Le reporting scientifique est, quant à lui, également régulier. Nous devons fournir des livrables tous les 6 mois à 1 an, selon notre degré d’implication. Le reporting financier est également détaillé puisqu’il doit comporter les tableaux d’activités avec correspondance des sommes monétaires dépensées. Chaque livrable validé par l’ESA permettra à l’institut qui aura fait une avance financière à l’équipe concernée de demander les sommes prévues dans le projet sur la base de ces tableaux financiers.
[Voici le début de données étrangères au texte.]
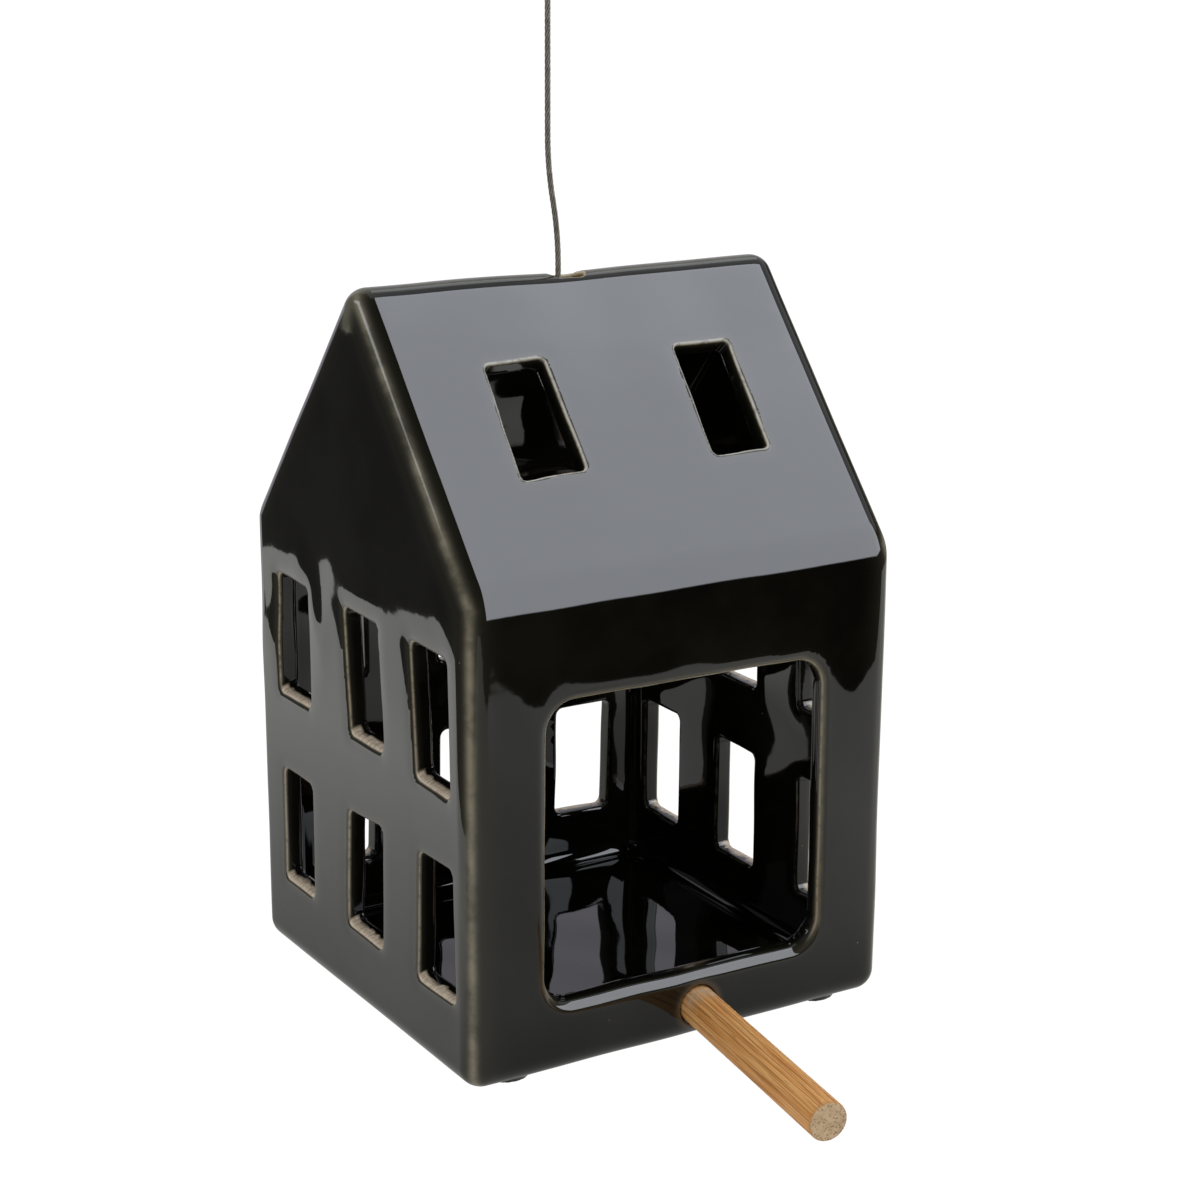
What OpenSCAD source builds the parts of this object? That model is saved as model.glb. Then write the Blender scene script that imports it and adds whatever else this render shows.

Les appels d’offres sont, pour la plupart, en accès large via le site internet de l’ESA. Cependant, certains appels d’offre spécifiques font état d’une communication plus ciblée, et il est alors important d’avoir été identifiés par l’ESA comme expert de confiance dans le domaine voulu. L’implication dans les structures de recherche internationales de notre domaine est donc cruciale. De fait, nos participations à ces programmes ont toujours été initiées par d’autres structures traitant des mesures atmosphériques et ayant fait appel à notre expertise pour les mesures en laboratoire.
En ce qui concerne le budget et le déroulement des projets, ils varient considérablement d’un appel à l’autre et doivent être âprement discutés entre les différents intervenants du projet afin de répondre au plus près à ce qui a été décrit dans l’appel d’offre de l’ESA.